We therefore are of the opinion that the trial court was justified in concluding that the language used by the testator was entirely insufficient to create a trust. The essential requirements [34 Cal. App. 2d 158] of a trust were not present and to hold that a trust was created would result in the virtual disinheritance of Miss Mallon, to whom the testator expressly willed and bequeathed all his property. Under the provisions of section 104, Probate Code, the absolute estate given Miss Mallon cannot be affected by the later ambiguous and doubtful language upon which appellant relies or by inference or argument from other parts of the will.

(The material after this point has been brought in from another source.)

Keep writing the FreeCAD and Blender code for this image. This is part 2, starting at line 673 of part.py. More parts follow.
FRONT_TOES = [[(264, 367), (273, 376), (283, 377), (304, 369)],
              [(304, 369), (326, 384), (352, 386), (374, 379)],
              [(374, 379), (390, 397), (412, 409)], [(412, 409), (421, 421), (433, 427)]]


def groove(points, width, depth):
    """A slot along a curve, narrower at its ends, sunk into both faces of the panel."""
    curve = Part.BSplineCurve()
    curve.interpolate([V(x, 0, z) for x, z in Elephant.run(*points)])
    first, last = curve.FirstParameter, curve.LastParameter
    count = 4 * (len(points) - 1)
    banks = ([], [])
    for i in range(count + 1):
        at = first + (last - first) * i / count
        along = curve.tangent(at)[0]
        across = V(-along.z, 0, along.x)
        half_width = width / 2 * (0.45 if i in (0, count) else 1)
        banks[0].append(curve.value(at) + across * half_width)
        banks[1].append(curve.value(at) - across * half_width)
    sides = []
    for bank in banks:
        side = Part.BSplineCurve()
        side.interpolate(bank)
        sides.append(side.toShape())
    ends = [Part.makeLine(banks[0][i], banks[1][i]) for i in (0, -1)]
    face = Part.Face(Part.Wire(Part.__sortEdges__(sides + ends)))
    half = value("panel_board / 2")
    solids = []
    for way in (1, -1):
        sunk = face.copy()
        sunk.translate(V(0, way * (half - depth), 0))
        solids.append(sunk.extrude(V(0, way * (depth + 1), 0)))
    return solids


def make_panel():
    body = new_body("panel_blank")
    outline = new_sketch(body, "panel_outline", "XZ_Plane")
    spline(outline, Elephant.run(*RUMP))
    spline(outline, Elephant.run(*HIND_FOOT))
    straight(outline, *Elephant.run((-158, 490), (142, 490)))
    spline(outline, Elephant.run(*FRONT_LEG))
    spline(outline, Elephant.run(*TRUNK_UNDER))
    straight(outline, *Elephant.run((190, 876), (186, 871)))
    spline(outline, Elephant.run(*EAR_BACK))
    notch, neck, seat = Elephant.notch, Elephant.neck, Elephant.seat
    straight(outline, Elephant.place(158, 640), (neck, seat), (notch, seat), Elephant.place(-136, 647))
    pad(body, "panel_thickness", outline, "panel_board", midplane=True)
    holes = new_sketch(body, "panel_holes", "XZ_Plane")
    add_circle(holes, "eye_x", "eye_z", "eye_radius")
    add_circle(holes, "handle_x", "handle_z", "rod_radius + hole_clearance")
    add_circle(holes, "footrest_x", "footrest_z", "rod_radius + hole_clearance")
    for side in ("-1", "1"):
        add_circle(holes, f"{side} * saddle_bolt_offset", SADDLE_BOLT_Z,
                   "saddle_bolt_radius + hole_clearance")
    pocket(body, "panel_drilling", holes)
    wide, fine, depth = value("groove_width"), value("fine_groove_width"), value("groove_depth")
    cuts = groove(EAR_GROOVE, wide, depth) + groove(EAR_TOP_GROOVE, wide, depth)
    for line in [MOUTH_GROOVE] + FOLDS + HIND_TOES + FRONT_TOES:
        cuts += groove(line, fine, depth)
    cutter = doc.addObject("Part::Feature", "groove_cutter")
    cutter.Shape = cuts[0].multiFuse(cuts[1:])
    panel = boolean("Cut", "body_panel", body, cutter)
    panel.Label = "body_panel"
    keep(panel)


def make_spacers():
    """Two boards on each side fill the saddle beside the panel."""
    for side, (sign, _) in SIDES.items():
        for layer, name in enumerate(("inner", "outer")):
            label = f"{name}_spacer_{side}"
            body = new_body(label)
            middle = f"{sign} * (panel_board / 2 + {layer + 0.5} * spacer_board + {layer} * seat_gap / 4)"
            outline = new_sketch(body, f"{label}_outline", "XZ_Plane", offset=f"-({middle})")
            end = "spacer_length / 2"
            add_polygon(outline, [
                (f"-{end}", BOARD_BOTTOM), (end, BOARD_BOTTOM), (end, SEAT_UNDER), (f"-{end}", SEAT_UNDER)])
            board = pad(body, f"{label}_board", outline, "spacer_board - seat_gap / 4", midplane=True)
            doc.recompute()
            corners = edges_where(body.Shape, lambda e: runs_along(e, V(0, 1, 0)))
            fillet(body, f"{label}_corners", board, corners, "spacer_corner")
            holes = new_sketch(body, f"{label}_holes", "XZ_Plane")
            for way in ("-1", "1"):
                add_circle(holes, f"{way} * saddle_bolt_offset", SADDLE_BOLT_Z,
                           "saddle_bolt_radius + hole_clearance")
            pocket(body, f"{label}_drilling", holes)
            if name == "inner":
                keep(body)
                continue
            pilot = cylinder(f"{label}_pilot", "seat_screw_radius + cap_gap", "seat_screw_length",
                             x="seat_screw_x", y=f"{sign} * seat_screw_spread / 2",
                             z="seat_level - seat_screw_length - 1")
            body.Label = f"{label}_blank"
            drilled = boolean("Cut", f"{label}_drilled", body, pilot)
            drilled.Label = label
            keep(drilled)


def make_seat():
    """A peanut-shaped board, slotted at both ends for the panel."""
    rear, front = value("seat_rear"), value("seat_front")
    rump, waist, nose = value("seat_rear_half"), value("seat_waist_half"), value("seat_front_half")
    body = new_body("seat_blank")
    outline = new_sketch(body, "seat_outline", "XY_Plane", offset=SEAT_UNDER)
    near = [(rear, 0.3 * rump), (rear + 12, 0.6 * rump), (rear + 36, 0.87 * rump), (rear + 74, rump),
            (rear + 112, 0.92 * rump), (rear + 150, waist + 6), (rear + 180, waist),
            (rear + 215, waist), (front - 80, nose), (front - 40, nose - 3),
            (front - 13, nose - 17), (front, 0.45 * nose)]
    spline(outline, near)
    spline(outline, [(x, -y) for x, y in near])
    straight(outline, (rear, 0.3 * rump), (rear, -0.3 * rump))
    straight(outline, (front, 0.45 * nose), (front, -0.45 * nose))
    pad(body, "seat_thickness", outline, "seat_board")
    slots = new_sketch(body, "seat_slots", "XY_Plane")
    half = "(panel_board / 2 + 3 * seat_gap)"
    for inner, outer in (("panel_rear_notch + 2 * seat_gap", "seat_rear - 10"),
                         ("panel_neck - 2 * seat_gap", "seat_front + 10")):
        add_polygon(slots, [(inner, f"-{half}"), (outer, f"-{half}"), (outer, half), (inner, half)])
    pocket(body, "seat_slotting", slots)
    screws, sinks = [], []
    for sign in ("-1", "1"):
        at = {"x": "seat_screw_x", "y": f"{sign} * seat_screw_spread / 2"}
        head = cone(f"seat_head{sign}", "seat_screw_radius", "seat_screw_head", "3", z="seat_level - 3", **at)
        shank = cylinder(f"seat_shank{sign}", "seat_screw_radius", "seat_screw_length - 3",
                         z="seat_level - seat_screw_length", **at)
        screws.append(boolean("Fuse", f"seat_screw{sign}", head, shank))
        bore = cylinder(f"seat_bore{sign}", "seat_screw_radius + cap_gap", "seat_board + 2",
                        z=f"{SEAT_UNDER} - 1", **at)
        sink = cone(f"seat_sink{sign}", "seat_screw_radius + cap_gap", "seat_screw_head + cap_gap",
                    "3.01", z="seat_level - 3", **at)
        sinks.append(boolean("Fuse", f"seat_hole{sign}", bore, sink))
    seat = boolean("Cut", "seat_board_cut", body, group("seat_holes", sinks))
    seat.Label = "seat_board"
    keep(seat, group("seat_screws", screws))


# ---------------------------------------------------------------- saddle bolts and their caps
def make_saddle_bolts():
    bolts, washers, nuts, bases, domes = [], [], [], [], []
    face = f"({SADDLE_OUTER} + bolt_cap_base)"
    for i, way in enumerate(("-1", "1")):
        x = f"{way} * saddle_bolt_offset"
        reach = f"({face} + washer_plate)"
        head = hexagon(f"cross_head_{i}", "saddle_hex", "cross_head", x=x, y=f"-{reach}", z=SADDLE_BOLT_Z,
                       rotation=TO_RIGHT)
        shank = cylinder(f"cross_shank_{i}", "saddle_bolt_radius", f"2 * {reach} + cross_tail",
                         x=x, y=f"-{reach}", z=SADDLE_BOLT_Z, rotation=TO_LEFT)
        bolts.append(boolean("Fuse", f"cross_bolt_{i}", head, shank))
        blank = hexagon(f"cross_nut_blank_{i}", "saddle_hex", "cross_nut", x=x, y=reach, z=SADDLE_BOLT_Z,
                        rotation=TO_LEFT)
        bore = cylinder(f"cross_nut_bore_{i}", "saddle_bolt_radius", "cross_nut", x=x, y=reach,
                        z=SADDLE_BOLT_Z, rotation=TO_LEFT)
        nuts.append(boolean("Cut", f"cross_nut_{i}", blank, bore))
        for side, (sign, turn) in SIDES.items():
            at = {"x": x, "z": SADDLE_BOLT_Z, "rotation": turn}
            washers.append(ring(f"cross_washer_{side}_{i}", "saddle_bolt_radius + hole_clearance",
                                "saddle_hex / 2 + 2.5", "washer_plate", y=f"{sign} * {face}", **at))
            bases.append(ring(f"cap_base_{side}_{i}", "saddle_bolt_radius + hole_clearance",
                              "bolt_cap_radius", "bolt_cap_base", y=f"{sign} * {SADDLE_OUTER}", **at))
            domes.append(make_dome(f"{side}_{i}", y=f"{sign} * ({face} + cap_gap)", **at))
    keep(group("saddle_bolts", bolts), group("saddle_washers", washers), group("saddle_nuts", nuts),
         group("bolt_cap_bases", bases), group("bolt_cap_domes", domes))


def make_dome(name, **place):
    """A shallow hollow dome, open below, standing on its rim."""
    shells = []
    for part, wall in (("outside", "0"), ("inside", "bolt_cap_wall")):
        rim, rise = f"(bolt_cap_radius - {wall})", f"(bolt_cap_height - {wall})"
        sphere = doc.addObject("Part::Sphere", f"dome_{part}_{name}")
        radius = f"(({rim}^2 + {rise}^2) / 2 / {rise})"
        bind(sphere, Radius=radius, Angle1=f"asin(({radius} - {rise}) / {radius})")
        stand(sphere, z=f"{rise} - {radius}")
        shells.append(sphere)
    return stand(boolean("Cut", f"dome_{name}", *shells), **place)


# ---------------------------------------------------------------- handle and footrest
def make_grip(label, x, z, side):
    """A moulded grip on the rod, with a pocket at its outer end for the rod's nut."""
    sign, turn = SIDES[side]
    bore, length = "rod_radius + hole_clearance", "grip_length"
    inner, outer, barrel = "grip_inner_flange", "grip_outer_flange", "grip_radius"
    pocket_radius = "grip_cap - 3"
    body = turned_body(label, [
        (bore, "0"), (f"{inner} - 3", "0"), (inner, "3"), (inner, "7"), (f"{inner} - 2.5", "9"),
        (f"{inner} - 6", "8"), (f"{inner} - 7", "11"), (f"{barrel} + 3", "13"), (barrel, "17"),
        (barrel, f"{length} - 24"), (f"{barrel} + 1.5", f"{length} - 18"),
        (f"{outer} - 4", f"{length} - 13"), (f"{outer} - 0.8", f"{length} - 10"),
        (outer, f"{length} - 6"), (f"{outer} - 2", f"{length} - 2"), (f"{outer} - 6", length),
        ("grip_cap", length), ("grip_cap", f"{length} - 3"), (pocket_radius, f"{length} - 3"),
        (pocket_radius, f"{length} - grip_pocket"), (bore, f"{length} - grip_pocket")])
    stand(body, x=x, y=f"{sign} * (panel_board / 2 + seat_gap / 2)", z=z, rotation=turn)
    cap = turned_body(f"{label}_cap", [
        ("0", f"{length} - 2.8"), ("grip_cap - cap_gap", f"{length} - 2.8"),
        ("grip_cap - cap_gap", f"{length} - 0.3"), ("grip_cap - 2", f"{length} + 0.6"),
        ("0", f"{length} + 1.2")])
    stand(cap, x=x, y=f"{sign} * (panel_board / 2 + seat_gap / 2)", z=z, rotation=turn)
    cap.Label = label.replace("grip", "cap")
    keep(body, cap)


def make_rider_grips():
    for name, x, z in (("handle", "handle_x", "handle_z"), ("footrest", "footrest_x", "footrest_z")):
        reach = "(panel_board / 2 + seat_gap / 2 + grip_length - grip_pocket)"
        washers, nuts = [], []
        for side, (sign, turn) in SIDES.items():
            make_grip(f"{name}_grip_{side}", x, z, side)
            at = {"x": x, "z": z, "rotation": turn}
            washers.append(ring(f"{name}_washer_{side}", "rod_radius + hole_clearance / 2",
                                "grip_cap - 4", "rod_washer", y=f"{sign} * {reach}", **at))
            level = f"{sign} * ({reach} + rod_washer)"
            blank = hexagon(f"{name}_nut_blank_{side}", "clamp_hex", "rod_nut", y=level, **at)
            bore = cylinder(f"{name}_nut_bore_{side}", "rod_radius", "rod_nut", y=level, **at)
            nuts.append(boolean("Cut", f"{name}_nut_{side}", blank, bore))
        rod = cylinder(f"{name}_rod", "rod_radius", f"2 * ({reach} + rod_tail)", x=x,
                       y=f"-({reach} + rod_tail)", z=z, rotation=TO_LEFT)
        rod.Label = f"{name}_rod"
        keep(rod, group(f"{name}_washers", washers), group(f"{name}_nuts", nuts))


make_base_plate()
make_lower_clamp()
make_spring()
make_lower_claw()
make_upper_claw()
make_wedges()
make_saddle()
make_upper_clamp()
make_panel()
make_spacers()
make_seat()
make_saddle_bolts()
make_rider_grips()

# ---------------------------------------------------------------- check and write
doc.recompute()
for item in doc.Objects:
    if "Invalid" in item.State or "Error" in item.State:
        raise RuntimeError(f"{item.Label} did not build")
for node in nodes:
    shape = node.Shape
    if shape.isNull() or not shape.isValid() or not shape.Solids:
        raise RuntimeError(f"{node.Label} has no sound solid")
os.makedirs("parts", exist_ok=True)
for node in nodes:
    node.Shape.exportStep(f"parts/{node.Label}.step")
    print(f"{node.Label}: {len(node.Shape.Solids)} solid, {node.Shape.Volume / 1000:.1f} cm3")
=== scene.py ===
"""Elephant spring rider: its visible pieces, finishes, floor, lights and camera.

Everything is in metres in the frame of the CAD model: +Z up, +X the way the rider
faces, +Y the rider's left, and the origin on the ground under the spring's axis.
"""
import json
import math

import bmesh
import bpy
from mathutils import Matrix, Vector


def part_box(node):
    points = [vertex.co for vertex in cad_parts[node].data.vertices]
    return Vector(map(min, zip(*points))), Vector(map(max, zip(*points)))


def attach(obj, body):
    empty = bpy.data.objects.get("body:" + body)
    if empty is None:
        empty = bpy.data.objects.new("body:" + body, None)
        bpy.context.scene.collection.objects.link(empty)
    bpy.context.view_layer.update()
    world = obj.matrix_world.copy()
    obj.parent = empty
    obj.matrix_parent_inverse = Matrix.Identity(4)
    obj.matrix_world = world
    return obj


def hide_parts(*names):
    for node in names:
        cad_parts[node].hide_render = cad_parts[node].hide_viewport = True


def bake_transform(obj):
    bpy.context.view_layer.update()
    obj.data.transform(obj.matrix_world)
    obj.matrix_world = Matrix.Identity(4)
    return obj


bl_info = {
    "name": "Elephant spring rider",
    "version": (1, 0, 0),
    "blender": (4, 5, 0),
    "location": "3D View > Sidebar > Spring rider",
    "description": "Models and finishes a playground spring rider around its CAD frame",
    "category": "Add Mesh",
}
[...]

The construction placed upon the will by the trial court is a reasonable one and should not be disturbed. (Estate of Bourn, 25 Cal. App. 2d 590, 600 [78 PaCal.2d 193].) This court has heretofore stated that no trust was created by the "express provision of the testator". The concluding sentences of the will which are directed to Miss Mallon and not to the administrator with the will annexed or to the law, do not give the appellant any interest in the testator's estate. The question whether the decedent intended to create a trust must be resolved in favor of testacy and the trial court was justified in placing the construction which it did on the disputed language of the will.

[9] In view of this conclusion, it becomes unnecessary to review the merits of appellant's appeal from the order refusing to vacate the decree construing the will. However, a review of the affidavits and counter-affidavits on file support the action of the trial court and make it obvious that there was no abuse of discretion in denying the motion. (Thaler v. Thaler, 127 Cal. App. 28 [15 PaCal.2d 192].)

The orders from which this appeal has been perfected are affirmed.

Barnard, P. J., and Haines, J., pro tem., concurred.